We attempted to resume the interview but Jim called us into the kitchen. "It's started in here now!" A large area of the ceiling was dripping. Were the Gardeners throwing water about when our backs were turned? Alicia stared incredulously at the open door.

"I saw that the bottom of the door was wet," she said. "As I was about to alert the others, thousands of tiny droplets suddenly, and instantaneously, covered the entire door."

We began to search the house. Water was dripping from the ceiling of the back bedroom and had collected on the walls and door frame. Once again we continued our interview with the Gardeners, but Stephen, who was standing in the doorway behind the living room and the hall, suddenly called out to us.

Water had flashed across the ceiling in the hallway, just as Jim Gardener had described. The evidence was there for all to see. In front of the original wet patch was a boomerang-shaped area of moisture which began to drip.

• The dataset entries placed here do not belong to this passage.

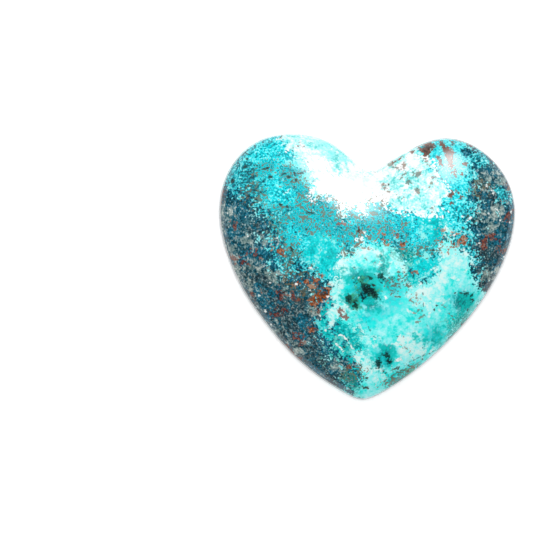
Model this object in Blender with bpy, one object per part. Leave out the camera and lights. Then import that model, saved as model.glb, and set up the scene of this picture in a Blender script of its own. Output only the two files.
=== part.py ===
"""Heart-shaped cabochon, cut and polished from one piece of blue-green copper stone.

The stone lies on its flat ground back at z = 0. X runs across the two lobes,
the point of the heart is at -Y, and the polished dome faces +Z. The origin is
on the back, in the middle of the heart's width and length.
"""
import math

import bmesh
import bpy
import numpy as np
from mathutils import Vector
from mathutils.geometry import interpolate_bezier

MM = 0.001

# Overall size, in millimetres
WIDTH = 28.4
LENGTH = 25.5
THICKNESS = 5.4

# Side of the stone, in millimetres: a narrow bevel at the back, then the girdle
BACK_BEVEL = 0.35
GIRDLE_TOP = 1.25
GIRDLE_TAPER = 0.12

# Dome: where its crown is, and how full its shoulders are.
# A fullness of 1 is a plain parabola, and 0.5 stands upright at the girdle.
CROWN = (-0.2, 0.3)
DOME_FULLNESS = 0.68

# Fineness of the mesh: points round the edge, rings up the dome, how much closer
# the rings lie at the edge than at the crown, and steps along each span of the edge.
# A line up the dome runs square to the edge for a while, in millimetres, then turns.
EDGE_POINTS = 120
DOME_RINGS = 18
RING_CROWDING = 1.45
KNOT_STEPS = 24
SQUARE_RUN = 1.1

# Nearest that a point is taken to lie to the edge's line, in square millimetres
LEAST_ASIDE = 1e-9

# The heart's edge, clockwise from the notch, as Bezier knots in millimetres:
# x, y, heading in degrees, handle length before the knot, handle length after it
EDGE_KNOTS = (
    (0.92, 9.17, 42, 0.0, 0.8),  # notch, leaving up the right lobe
    (3.20, 10.75, 27, 0.8, 1.4),  # inner shoulder of the right lobe
    (7.70, 12.31, 0, 1.8, 2.7),  # top of the right lobe
    (14.20, 5.20, -90, 4.2, 3.0),  # right side
    (10.34, -4.24, -127, 3.6, 3.2),  # right flank
    (2.20, -11.65, -149, 3.6, 0.9),  # right of the point
    (-0.45, -12.75, 180, 0.8, 0.8),  # point
    (-3.05, -11.60, 149, 0.9, 3.9),  # left of the point
    (-10.64, -4.24, 126, 3.9, 3.4),  # left flank
    (-14.20, 5.30, 90, 3.0, 4.4),  # left side
    (-7.40, 12.74, 0, 3.9, 4.0),  # top of the left lobe
    (-0.75, 9.65, -40, 1.8, 0.5),  # foot of the left lobe
    (0.92, 9.17, -14, 0.5, 0.0),  # back at the notch
)

# Corners sharper than this, in degrees, stay crisp: those of the bevel at the back
SHARP_ANGLE = 30

STONE_COLOUR = (0.012, 0.235, 0.330, 1.0)
STONE_ROUGHNESS = 0.12


def clear_scene():
    for item in list(bpy.data.objects):
        bpy.data.objects.remove(item)


def curve_between(knot, following):
    """Points of one Bezier span, without its last point."""
    start = Vector(knot[:2])
    end = Vector(following[:2])
    leaving = Vector((math.cos(math.radians(knot[2])), math.sin(math.radians(knot[2]))))
    arriving = Vector((math.cos(math.radians(following[2])), math.sin(math.radians(following[2]))))
    points = interpolate_bezier(start, start + leaving * knot[4], end - arriving * following[3], end, KNOT_STEPS)
    return [tuple(point[:2]) for point in points[:-1]]


def heart_edge(count):
    """Evenly spaced points round the heart from its notch, to exactly WIDTH by LENGTH."""
    drawn = []
    for knot, following in zip(EDGE_KNOTS, EDGE_KNOTS[1:]):
        drawn += curve_between(knot, following)
    closed = np.array(drawn + drawn[:1])
    steps = np.linalg.norm(np.diff(closed, axis=0), axis=1)
    travelled = np.concatenate(([0.0], np.cumsum(steps)))
    wanted = np.linspace(0.0, travelled[-1], count, endpoint=False)
    edge = np.stack([np.interp(wanted, travelled, closed[:, axis]) for axis in (0, 1)], axis=1)
    low, high = edge.min(axis=0), edge.max(axis=0)
    return (edge - (low + high) / 2) * (np.array((WIDTH, LENGTH)) / (high - low))


def inward_normals(edge):
    """Unit normals into the stone, for an edge that runs clockwise."""
    along = edge - np.roll(edge, 1, axis=0)
    along /= np.linalg.norm(along, axis=1)[:, None]
    along = along + np.roll(along, -1, axis=0)
    along /= np.linalg.norm(along, axis=1)[:, None]
    return np.stack((along[:, 1], -along[:, 0]), axis=1)


def softened_distance(points, edge):
    """Distance in from the edge, with no ridge where two flanks are equally near.

    Each stretch of the edge counts by the inverse cube of its distance. The sum
    gives the plain distance beside a straight edge, and blends smoothly further in.
    """
    along = np.roll(edge, -1, axis=0) - edge
    length = np.linalg.norm(along, axis=1)
    along = along / length[:, None]
    offset = points[:, None, :] - edge[None, :, :]
    before = (offset * along).sum(axis=2)
    aside = np.maximum((offset ** 2).sum(axis=2) - before ** 2, LEAST_ASIDE)
    after = length - before
    near = before / np.sqrt(before ** 2 + aside)
    far = after / np.sqrt(after ** 2 + aside)
    return np.sqrt(2.0 / ((near + far) / aside).sum(axis=1))


def stone_rings():
    """Rings of points up the stone, from the back's edge to just short of the crown."""
    edge = heart_edge(EDGE_POINTS)
    inward = inward_normals(edge)
    crown = np.array(CROWN)
    girdle = edge + inward * GIRDLE_TAPER
    full_distance = softened_distance(crown[None, :], girdle)[0]
    rings = [
        (edge + inward * BACK_BEVEL, np.zeros(EDGE_POINTS)),
        (edge, np.full(EDGE_POINTS, BACK_BEVEL)),
        (girdle, np.full(EDGE_POINTS, GIRDLE_TOP)),
    ]
    for ring in range(1, DOME_RINGS):
        climb = (ring / DOME_RINGS) ** RING_CROWDING
        places = (
            girdle * (1.0 - climb) ** 2
            + (girdle + inward * SQUARE_RUN) * 2.0 * climb * (1.0 - climb)
            + crown * climb ** 2
        )
        share = softened_distance(places, girdle) / full_distance
        rings.append((places, GIRDLE_TOP + (THICKNESS - GIRDLE_TOP) * share ** DOME_FULLNESS))
    return rings


def raise_ring(bm, ring, places, heights):
    """Extrude a closed ring of vertices once, and move the new ring to its places."""
    sides = [bm.edges.get((vert, ring[index - 1])) for index, vert in enumerate(ring)]
    made = bmesh.ops.extrude_edge_only(bm, edges=sides)["geom"]
    fresh = {item for item in made if isinstance(item, bmesh.types.BMVert)}
    raised = []
    for vert, place, height in zip(ring, places, heights):
        upper = next(edge.other_vert(vert) for edge in vert.link_edges if edge.other_vert(vert) in fresh)
        upper.co = Vector((place[0], place[1], height)) * MM
        raised.append(upper)
    return raised


def stone_mesh():
    rings = stone_rings()
    bm = bmesh.new()
    # The flat back starts as a filled circle, whose rim is moved onto the heart's outline
    ring = bmesh.ops.create_circle(bm, cap_ends=True, radius=MM, segments=EDGE_POINTS)["verts"]
    places, heights = rings[0]
    for vert, place, height in zip(ring, places, heights):
        vert.co = Vector((place[0], place[1], height)) * MM
    for places, heights in rings[1:]:
        ring = raise_ring(bm, ring, places, heights)
    # One more ring closes the dome at its crown
    ring = raise_ring(bm, ring, places, heights)
    bmesh.ops.pointmerge(bm, verts=ring, merge_co=Vector((*CROWN, THICKNESS)) * MM)
    bmesh.ops.recalc_face_normals(bm, faces=bm.faces)
    mesh = bpy.data.meshes.new("heart_stone")
    bm.to_mesh(mesh)
    bm.free()
    mesh.shade_smooth()
    mesh.set_sharp_from_angle(angle=math.radians(SHARP_ANGLE))
    return mesh


def stone_material():
    material = bpy.data.materials.new("polished copper stone")
    material.use_nodes = True
    shader = material.node_tree.nodes["Principled BSDF"]
    shader.inputs["Base Color"].default_value = STONE_COLOUR
    shader.inputs["Roughness"].default_value = STONE_ROUGHNESS
    shader.inputs["Metallic"].default_value = 0.0
    return material


def main():
    clear_scene()
    collection = bpy.data.collections.new("shattuckite heart")
    bpy.context.scene.collection.children.link(collection)
    stone = bpy.data.objects.new("heart_stone", stone_mesh())
    stone.data.materials.append(stone_material())
    collection.objects.link(stone)


main()
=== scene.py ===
"""Looks of a polished heart cabochon of shattuckite and chrysocolla."""

import math
from statistics import NormalDist

import bmesh
import bpy
import numpy as np
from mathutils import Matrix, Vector
from mathutils.geometry import interpolate_bezier


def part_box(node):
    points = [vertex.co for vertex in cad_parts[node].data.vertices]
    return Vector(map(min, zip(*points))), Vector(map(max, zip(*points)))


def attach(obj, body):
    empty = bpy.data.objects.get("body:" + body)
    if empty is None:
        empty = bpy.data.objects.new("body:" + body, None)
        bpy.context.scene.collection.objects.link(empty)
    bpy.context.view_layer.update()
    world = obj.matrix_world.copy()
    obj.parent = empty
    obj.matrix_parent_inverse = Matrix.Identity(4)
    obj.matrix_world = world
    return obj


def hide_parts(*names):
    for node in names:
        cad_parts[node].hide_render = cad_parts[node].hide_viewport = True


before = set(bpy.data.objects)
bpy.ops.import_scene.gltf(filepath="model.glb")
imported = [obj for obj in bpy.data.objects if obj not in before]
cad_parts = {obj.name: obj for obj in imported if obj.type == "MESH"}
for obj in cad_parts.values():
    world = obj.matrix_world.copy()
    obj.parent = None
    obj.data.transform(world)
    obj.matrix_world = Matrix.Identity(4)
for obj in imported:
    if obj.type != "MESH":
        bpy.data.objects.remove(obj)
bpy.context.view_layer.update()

MM = 0.001

# The photograph's width and height, its scale, and the pixel where the heart's middle lies
PHOTO_PIXELS = 533
MM_PER_PIXEL = 0.0958
HEART_PIXEL = (367.35, 266.7)

# Overall size, in millimetres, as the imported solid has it
stone_low, stone_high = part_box("heart_stone")
WIDTH = (stone_high.x - stone_low.x) / MM
LENGTH = (stone_high.y - stone_low.y) / MM
THICKNESS = stone_high.z / MM

# Side of the stone, in millimetres: a narrow bevel at the back, then the girdle
BACK_BEVEL = 0.35
GIRDLE_TOP = 1.25
GIRDLE_TAPER = 0.12

# Dome: where its crown is, and how full its shoulders are.
# A fullness of 1 is a plain parabola, and 0.5 stands upright at the girdle.
CROWN = (-0.2, 0.3)
DOME_FULLNESS = 0.68

# Fineness of the mesh: points round the edge, rings up the dome and across the back, how much
# closer the dome's rings lie at the edge than at the crown, and steps along each span of the edge.
# A line up the dome runs square to the edge for a while, in millimetres, then turns.
EDGE_POINTS = 400
DOME_RINGS = 150
BACK_RINGS = 46
RING_CROWDING = 1.25
KNOT_STEPS = 40
SQUARE_RUN = 1.1

# Where the rings of the girdle lie, as shares of its height from the bevel up
GIRDLE_SHARES = (0.33, 0.66, 1.0)

# Nearest that a point is taken to lie to the edge's line, in square millimetres
LEAST_ASIDE = 1e-9

# Corners sharper than this, in degrees, stay crisp: those of the bevel at the back
SHARP_ANGLE = 30

# The heart's edge, clockwise from the notch, as Bezier knots in millimetres:
# x, y, heading in degrees, handle length before the knot, handle length after it
EDGE_KNOTS = (
    (0.92, 9.17, 42, 0.0, 0.8),  # notch, leaving up the right lobe
    (3.20, 10.75, 27, 0.8, 1.4),  # inner shoulder of the right lobe
    (7.70, 12.31, 0, 1.8, 2.7),  # top of the right lobe
    (14.20, 5.20, -90, 4.2, 3.0),  # right side
    (10.34, -4.24, -127, 3.6, 3.2),  # right flank
    (2.20, -11.65, -149, 3.6, 0.9),  # right of the point
    (-0.45, -12.75, 180, 0.8, 0.8),  # point
    (-3.05, -11.60, 149, 0.9, 3.9),  # left of the point
    (-10.64, -4.24, 126, 3.9, 3.4),  # left flank
    (-14.20, 5.30, 90, 3.0, 4.4),  # left side
    (-7.40, 12.74, 0, 3.9, 4.0),  # top of the left lobe
    (-0.75, 9.65, -40, 1.8, 0.5),  # foot of the left lobe
    (0.92, 9.17, -14, 0.5, 0.0),  # back at the notch
)


def photo_point(pixel):
    """Millimetres across and along the stone, for a pixel of the photograph."""
    return ((pixel[0] - HEART_PIXEL[0]) * MM_PER_PIXEL, (HEART_PIXEL[1] - pixel[1]) * MM_PER_PIXEL)


# Shape of the stone


def curve_between(knot, following):
    """Points of one Bezier span, without its last point."""
    start = Vector(knot[:2])
    end = Vector(following[:2])
    leaving = Vector((math.cos(math.radians(knot[2])), math.sin(math.radians(knot[2]))))
    arriving = Vector((math.cos(math.radians(following[2])), math.sin(math.radians(following[2]))))
    first_handle = start + leaving * knot[4]
    last_handle = end - arriving * following[3]
    points = interpolate_bezier(start, first_handle, last_handle, end, KNOT_STEPS)
    return [tuple(point[:2]) for point in points[:-1]]


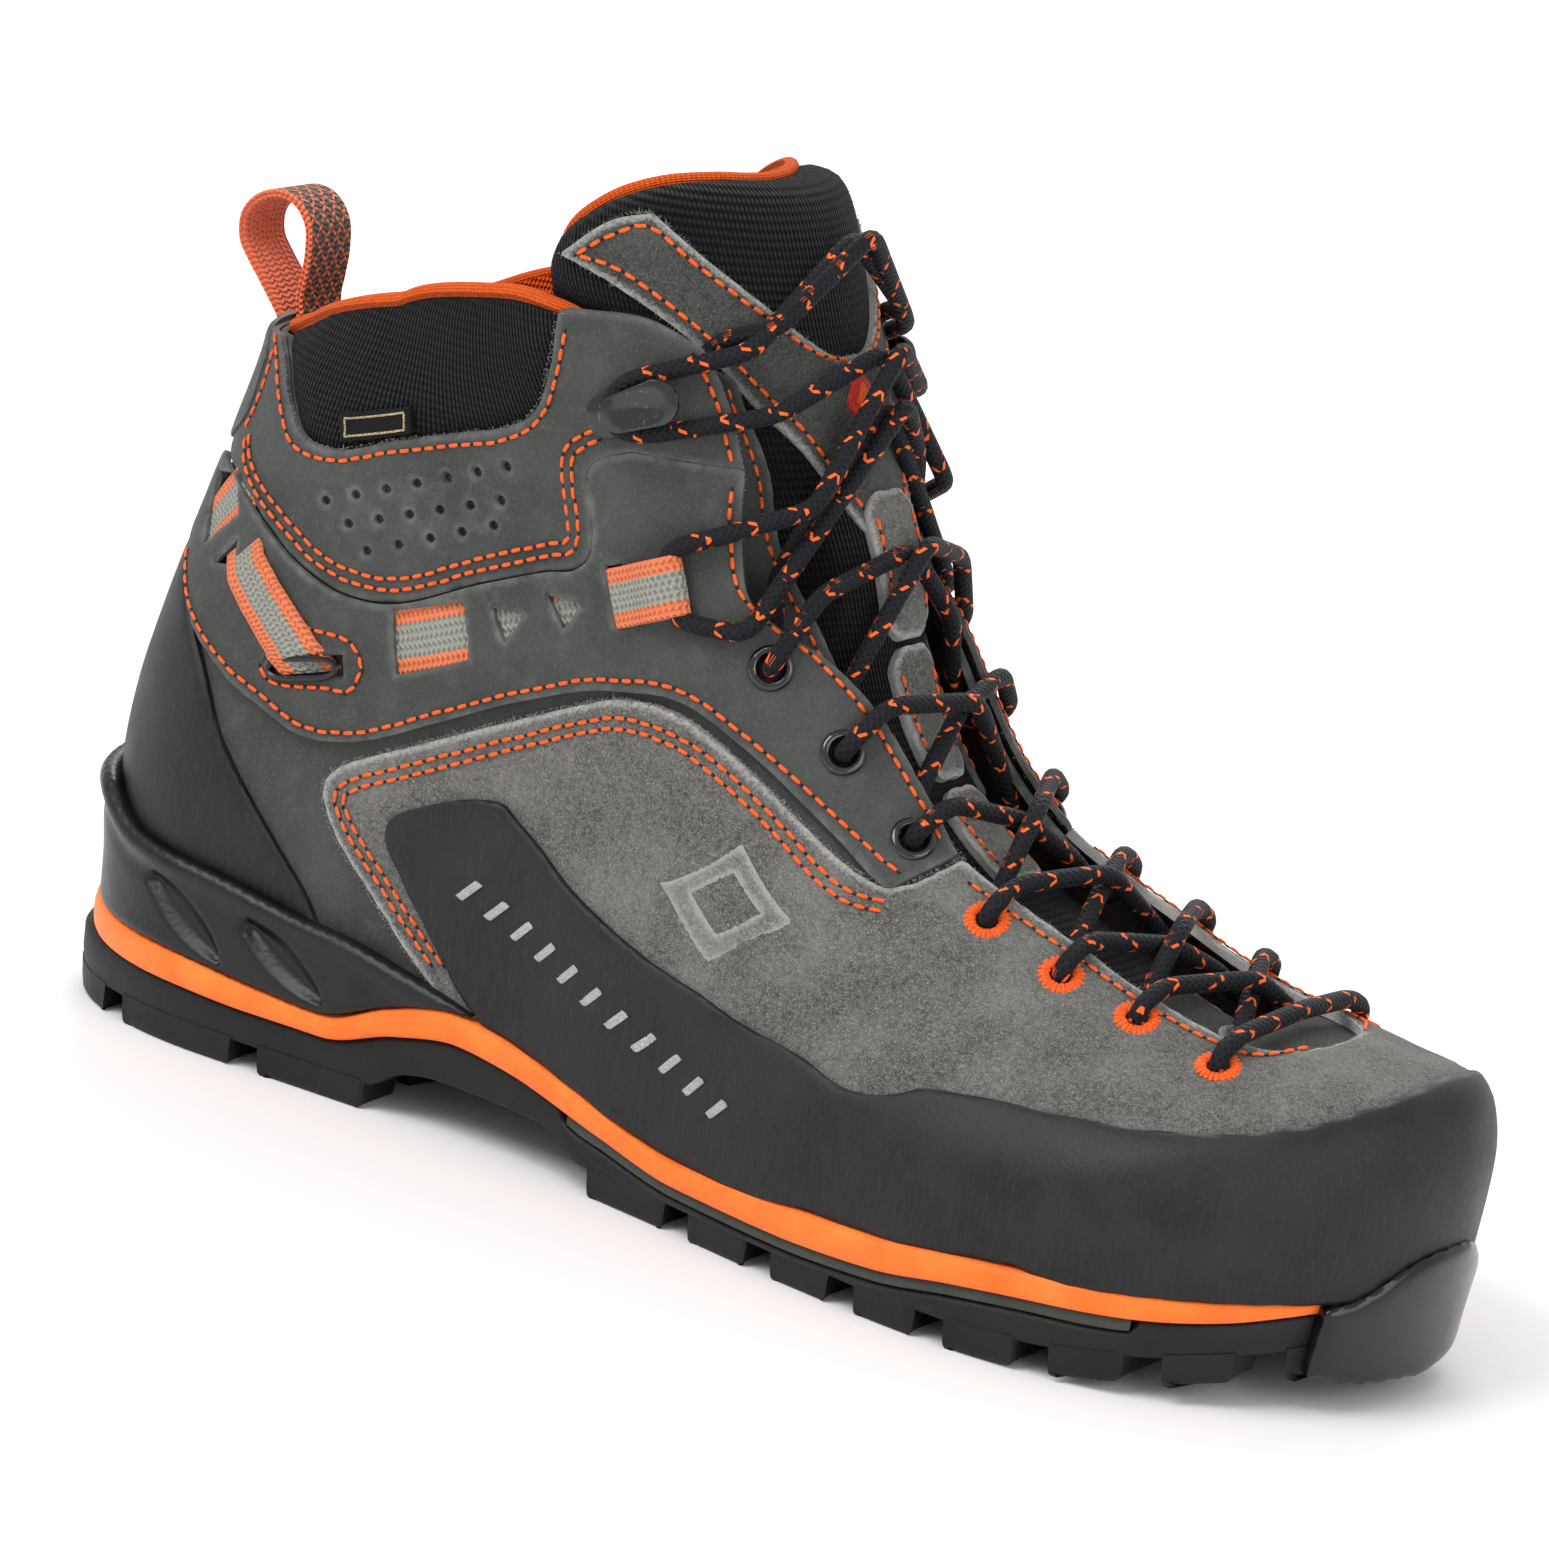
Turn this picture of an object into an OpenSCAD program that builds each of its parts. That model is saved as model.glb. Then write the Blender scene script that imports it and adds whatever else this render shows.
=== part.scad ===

"It was as if the ceiling was the floor, and someone had thrown a cup full of water across it," he said. The phenomenon had defied gravity! Jeanette called us into the living room where she had been sitting alone. On the wall were several painted masks strung on nails. One of them had apparently fallen off the wall onto a wooden unit, although no one had heard anything. It rested face up, with the nail neatly beside it. Suspicion was cast on Jeanette. Had she pulled the nail out of the wall?

I picked up the nail and found the hole. The plaster around the edges was not cracked as one would expect if the nail had become loose or someone had deliberately waggled it free. In fact, the hole made a tight fit. It would not receive the nail without the aid of a small hammer.

Photographs were taken and samples of the suspect water were collected along with a control sample of tap water. Arrangements were made for a team of investigators to carry out a night-time vigil on the property the following week. The family agreed to leave the premises for the evening.